The guys at GameSpy have put me down to do the full review for the game, which is nice since I really wanted to talk more about its shortcomings, which would have been inappropriate for a preview. It’s a good looking game with adult (read: vulgar) presentation in places, but the gameplay is really not so great. A lot has been made (by the publisher’s marketing department) about how this game is supposed to be comparable to works by film directors Coppola or Stone because of its supposedly “cinematic” feel and unflinching view of the atrocities of war.

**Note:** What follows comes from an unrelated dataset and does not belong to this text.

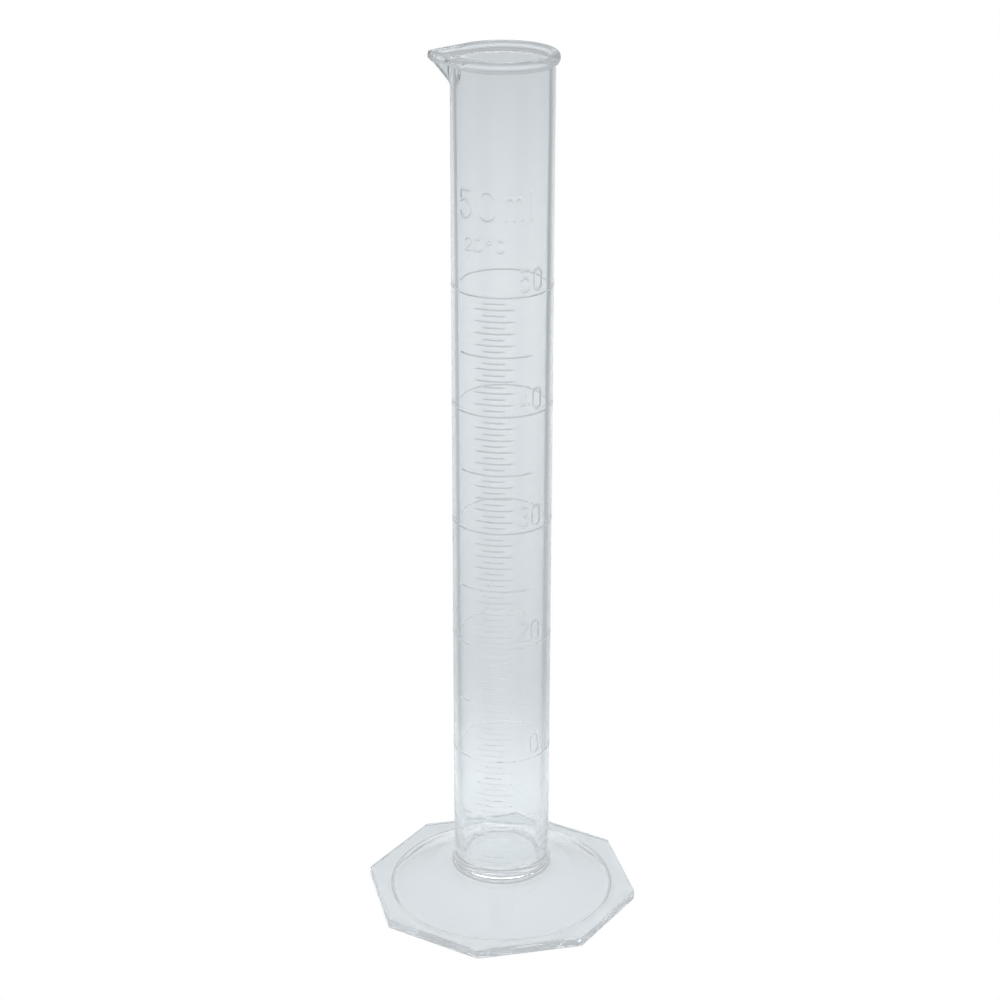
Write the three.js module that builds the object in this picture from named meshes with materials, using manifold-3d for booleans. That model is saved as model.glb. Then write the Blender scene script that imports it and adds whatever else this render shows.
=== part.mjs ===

That ain’t the case. The game gets the gore and horror of war down all right (though it seemed gratuitous in places), but it completely fails to reach the kind of cinematic feel or pathos you get from movies like Apocalypse Now or Platoon. The characters are shallow –you’re not given any kind of insight into what’s going on with them, what they’re thinking, what they’re feeling, or how they’re changing. There’s also little or no continuity to the story –a few cut scenes and mission briefings don’t fit together into a larger, more compelling narrative.

I may be eating crow if the full version is substantially different from the preview code I played, but I doubt it. It seemed pretty complete.